Etant donné qu'il ressortit à l'essence de chaque mandat que le mandataire rende des comptes et fasse raison au mandant (article 1993 du Code civil), aucune justification raisonnable ne fonde une règle qui, d'une part, autorise l'octroi à un époux d'un pouvoir sur les biens propres de l'autre époux mais qui, d'autre part, interdit de manière absolue de demander au mandataire des comptes sur la manière dont ce pouvoir a été exercé.
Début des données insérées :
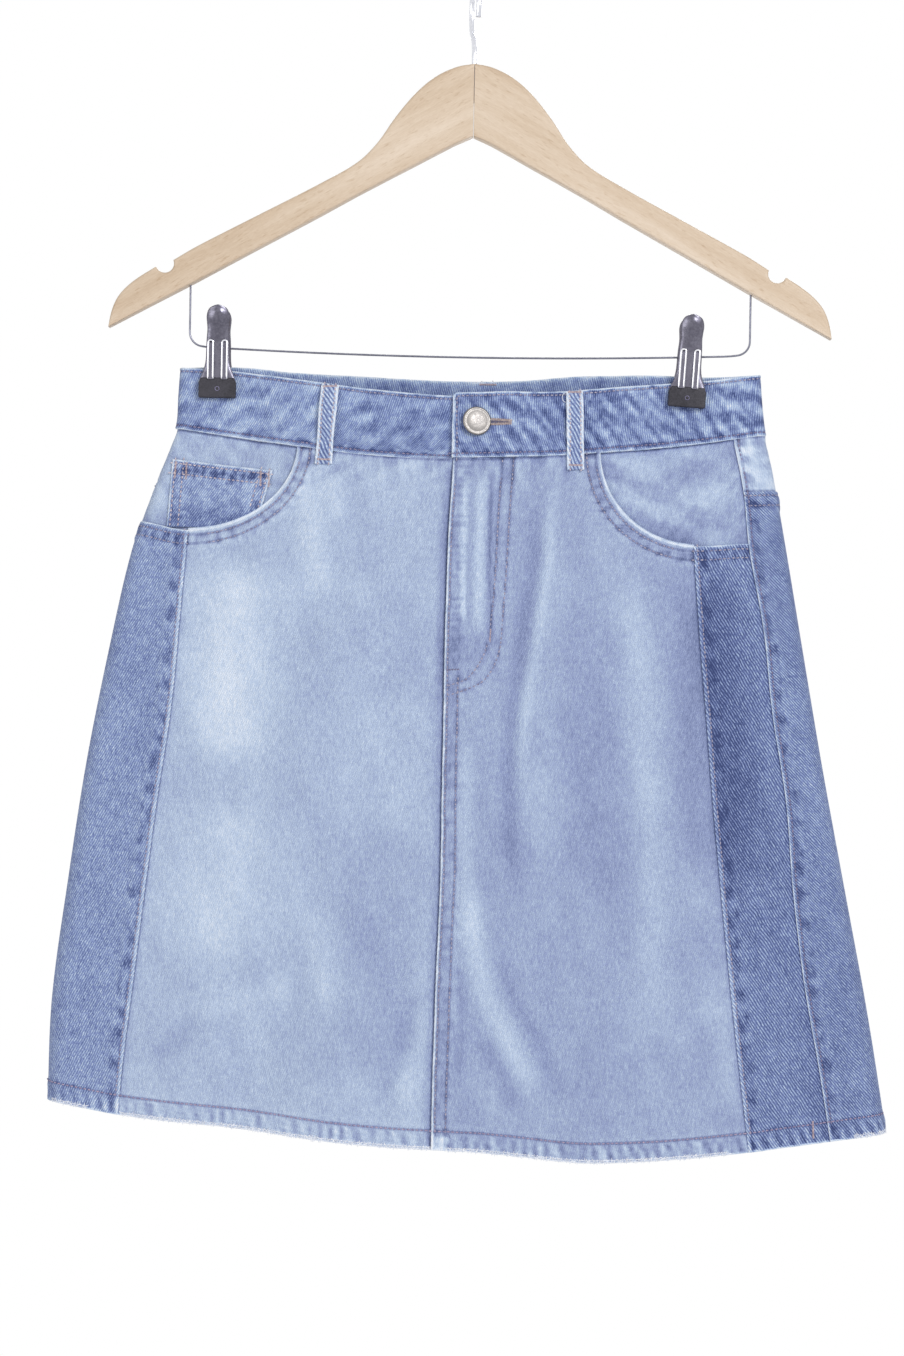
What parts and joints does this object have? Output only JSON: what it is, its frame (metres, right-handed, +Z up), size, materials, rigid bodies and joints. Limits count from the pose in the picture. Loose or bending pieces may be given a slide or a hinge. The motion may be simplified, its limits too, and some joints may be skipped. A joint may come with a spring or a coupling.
{
  "type": "denim skirt on a clip hanger",
  "caption": "Short A-line two-tone denim skirt with fly, button waistband and scoop pockets, held by clips on the wire bar of a wooden hanger.",
  "frame": {"origin": "inside top of the hanger's hook, where a rail holds it", "axes": "+Z up, +X to the viewer's right facing the front, -Y out of the skirt's front"},
  "size_m": [0.5121, 0.0728, 0.7222],
  "materials": {
    "dark_denim": "mid-blue washed twill with worn, paler seams",
    "light_denim": "pale blue washed twill with soft fades",
    "button_metal": "satin silver, plain face",
    "zip_metal": "dull nickel chain on blue tape",
    "beech": "pale, thinly lacquered",
    "steel_wire": "bright plated wire",
    "black_enamel": "glossy black on pressed sheet",
    "black_rubber": "matt grip pad"
  },
  "bodies": {
    "root": {"waistband": "dark_denim", "coin_pocket": "dark_denim", "side_front_left": "dark_denim", "side_front_right": "dark_denim", "side_back_left": "dark_denim", "side_back_right": "dark_denim", "belt_loop_front_left": "dark_denim", "belt_loop_front_right": "dark_denim", "belt_loop_back": "dark_denim", "front_panel_left": "light_denim", "front_panel_right": "light_denim", "pocket_facing_left": "light_denim", "pocket_facing_right": "light_denim", "back_panel_left": "light_denim", "back_panel_right": "light_denim", "back_yoke_left": "light_denim", "back_yoke_right": "light_denim", "button": "button_metal", "zip": "zip_metal", "zip_slider": "zip_metal", "hanger_arm_left": "beech", "hanger_arm_right": "beech", "hanger_hook": "steel_wire", "hanger_bar": "steel_wire", "clip_left_spring": "steel_wire", "clip_right_spring": "steel_wire", "clip_left_front_plate": "black_enamel", "clip_left_back_plate": "black_enamel", "clip_right_front_plate": "black_enamel", "clip_right_back_plate": "black_enamel", "clip_left_front_pad": "black_rubber", "clip_left_back_pad": "black_rubber", "clip_right_front_pad": "black_rubber", "clip_right_back_pad": "black_rubber"}
  },
  "joints": []
}
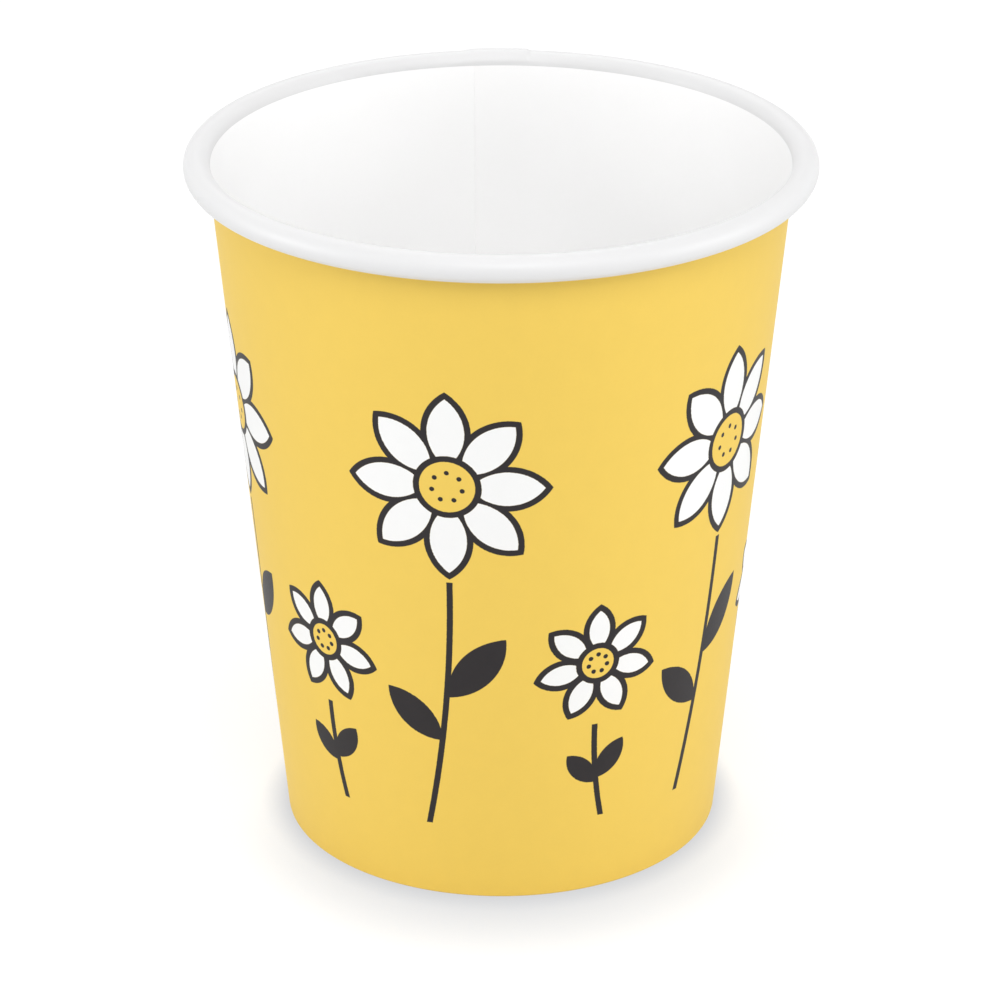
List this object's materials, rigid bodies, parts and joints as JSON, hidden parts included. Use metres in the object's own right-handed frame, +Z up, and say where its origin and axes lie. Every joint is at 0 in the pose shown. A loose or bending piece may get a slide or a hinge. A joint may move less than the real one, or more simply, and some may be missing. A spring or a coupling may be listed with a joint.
{
  "type": "paper cup",
  "caption": "Tapered single-wall paper cup with a rolled rim, a lapped side seam and a recessed bottom in a folded foot; printed board.",
  "frame": {"origin": "centre of the foot's ring, on the surface that the cup stands on", "axes": "+Z up along the cup's axis; the front of the print faces -Y and the side seam is at the back, towards +Y"},
  "size_m": [0.08, 0.08, 0.092],
  "materials": {
    "printed_board": "satin",
    "plain_board": "satin"
  },
  "bodies": {
    "root": {"sidewall": "printed_board", "bottom": "plain_board"}
  },
  "joints": []
}
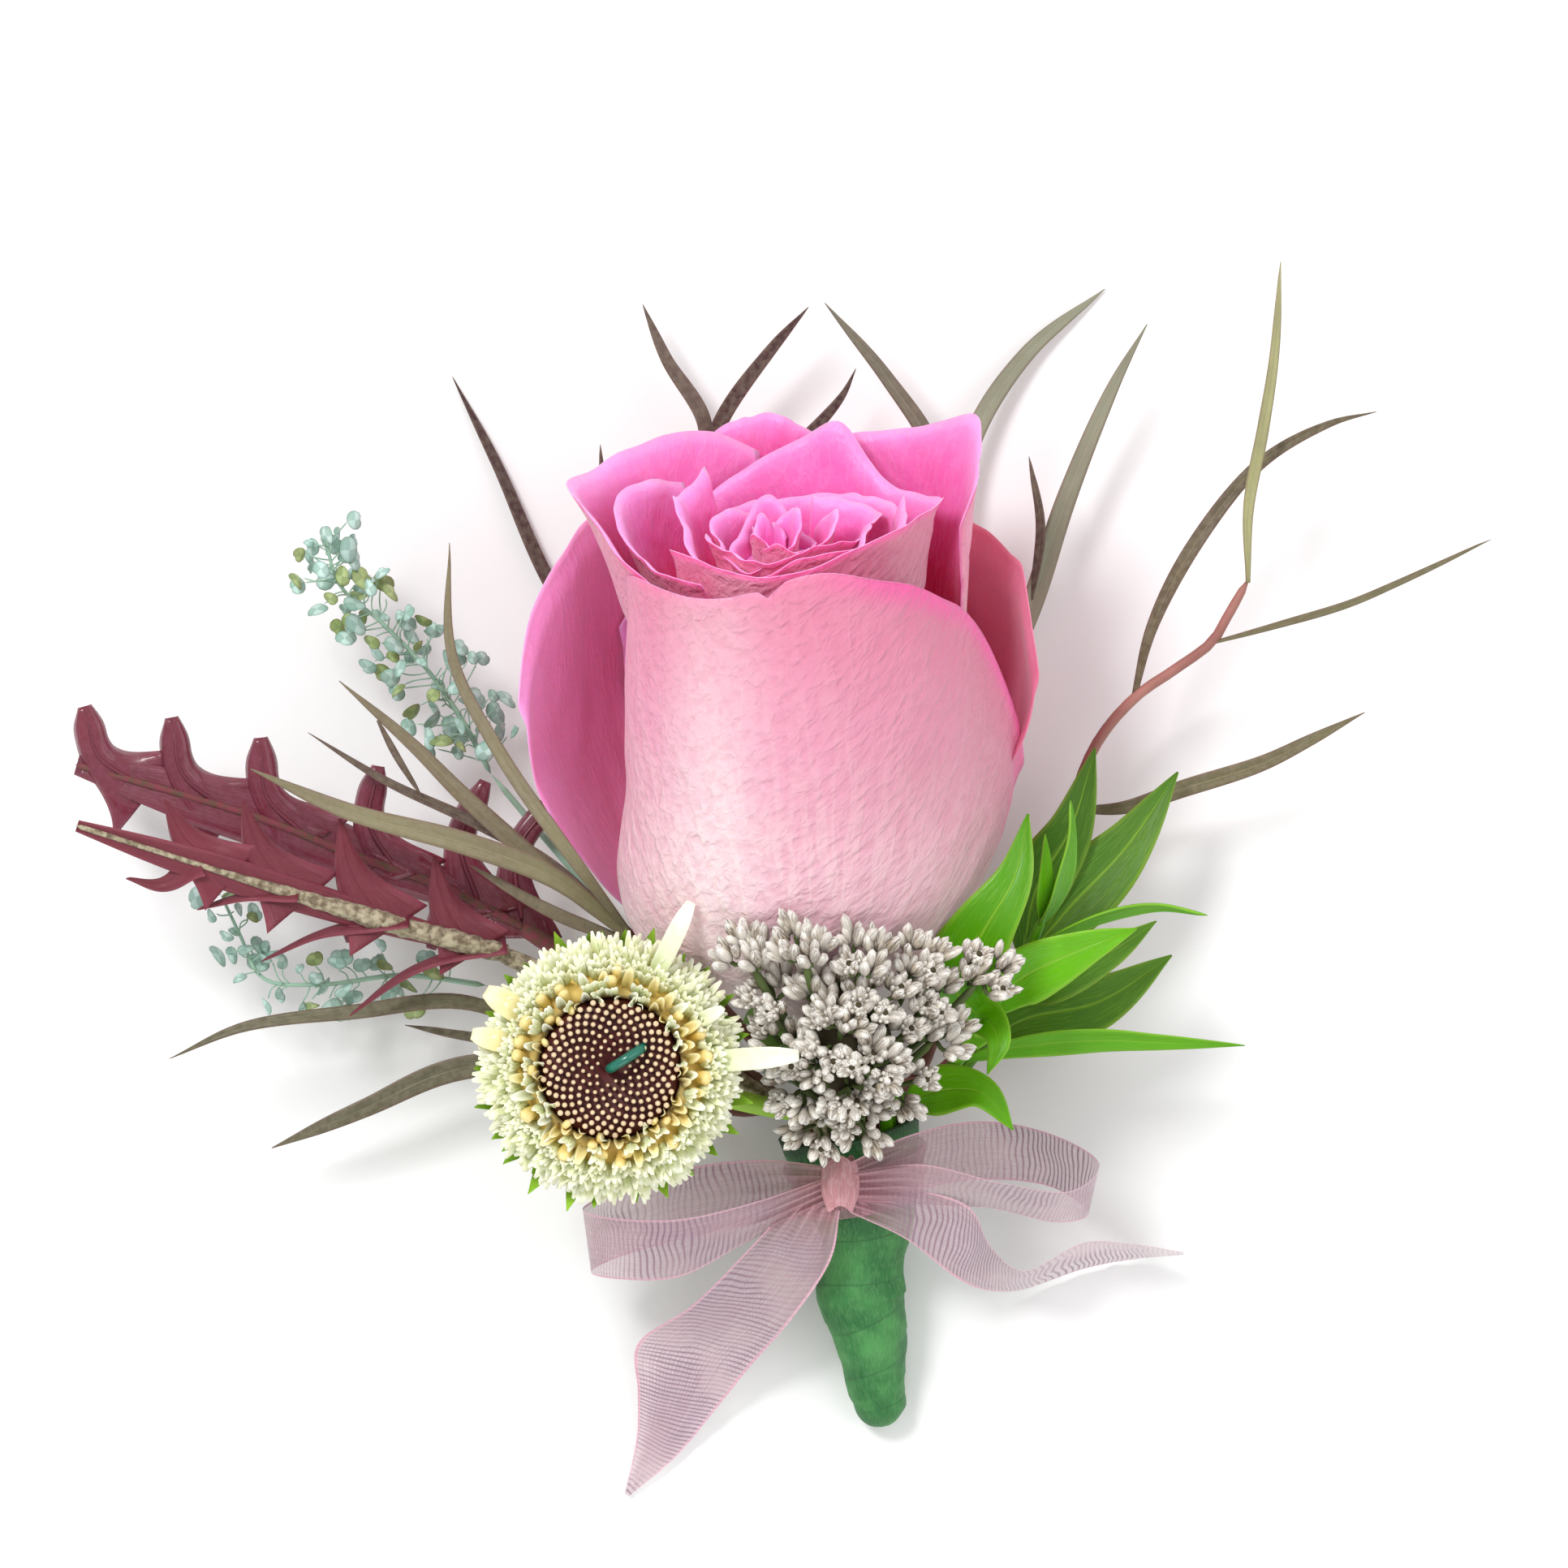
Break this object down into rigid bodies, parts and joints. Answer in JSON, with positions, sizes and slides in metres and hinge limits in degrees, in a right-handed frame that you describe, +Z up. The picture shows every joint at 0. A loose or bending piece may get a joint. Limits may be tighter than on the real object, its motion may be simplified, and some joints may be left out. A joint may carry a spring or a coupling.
{
  "type": "boutonniere",
  "caption": "Lapel flower lying on its back: half-open rose, small gerbera, dried rice flower and mixed foliage, bound with green tape and tied with a sheer ribbon bow",
  "frame": {"origin": "The small flat spot on the back of the rose where the boutonniere rests on the surface.", "axes": "+Z points up from the surface, towards the faces of the flowers. +Y points from the wrapped handle towards the opening of the rose. +X points to the side of the long forked spray."},
  "size_m": [0.1407, 0.1222, 0.0532],
  "materials": {
    "rose_petal": "soft velvety petal",
    "green_stem": "fresh green, satin",
    "floral_tape": "waxed crepe paper",
    "germini_dark": "matte",
    "germini_cream": "soft petal",
    "enamelled_wire": "green enamel",
    "dried_buds": "dry, matte",
    "ruscus_leaf": "waxy leaf",
    "agonis_leaf": "satin leaf",
    "grevillea_leaf": "satin leaf",
    "mint_pod": "matte pod",
    "organza": "sheer organza"
  },
  "bodies": {
    "root": {"rose_bloom": "rose_petal", "rose_calyx": "green_stem", "stem_wrap": "floral_tape", "germini_disc": "germini_dark", "germini_florets": "germini_cream", "germini_calyx": "green_stem", "germini_wire": "enamelled_wire", "rice_flower": "dried_buds", "ruscus_front": "ruscus_leaf", "ruscus_back": "ruscus_leaf", "agonis_top_left": "agonis_leaf", "agonis_top_right": "agonis_leaf", "agonis_right_spray": "agonis_leaf", "agonis_left": "agonis_leaf", "agonis_low_left": "agonis_leaf", "grevillea_upper": "grevillea_leaf", "grevillea_lower": "grevillea_leaf", "peppergrass_upper": "mint_pod", "peppergrass_lower": "mint_pod", "ribbon_bow": "organza"}
  },
  "joints": []
}
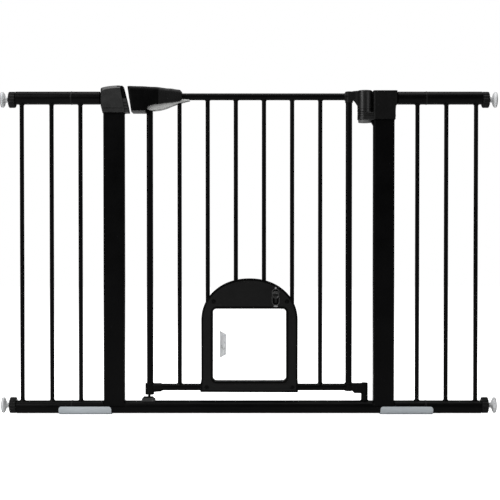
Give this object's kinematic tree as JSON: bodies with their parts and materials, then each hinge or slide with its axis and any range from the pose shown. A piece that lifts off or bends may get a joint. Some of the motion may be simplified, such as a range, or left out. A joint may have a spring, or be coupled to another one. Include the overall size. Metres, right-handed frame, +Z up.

De même, la faculté pour les époux de déroger contractuellement à l'article 1467 du Code civil, au motif que l'article 1467 du Code civil n'est pas d'ordre public ni de droit impératif, n'ôte pas à la disposition en cause son caractère déraisonnable. En effet, le mandat peut, conformément à l'article 1467 du Code civil, être non seulement donné expressément mais également tacitement, auquel cas l'époux-mandant accepterait le cas échéant sans en avoir conscience l'application de l'article 1467 du Code civil.
B.8. La question préjudicielle appelle une réponse affirmative.
B.9.1. Le Conseil des ministres et la partie demanderesse devant la juridiction a quo demandent à la Cour de maintenir les effets de la disposition dont elle constaterait l'inconstitutionnalité.
B.9.2. Le maintien des effets doit être considéré comme une exception à la nature déclaratoire de l'arrêt rendu au contentieux préjudiciel.
Avant de décider de maintenir les effets de la disposition en cause, la Cour doit constater que l'avantage découlant du constat d'inconstitutionnalité non modulé est disproportionné par rapport à la perturbation que celui-ci impliquerait pour l'ordre juridique, ce qui n'est pas le cas en l'espèce.
Par ces motifs, la Cour dit pour droit : L'article 1467 du Code civil viole les articles 10 et 11 de la Constitution.
Ainsi rendu en langue néerlandaise et en langue française, conformément à l'article 65 de la loi spéciale du 6 janvier 1989 sur la Cour constitutionnelle, le 17 mai 2018.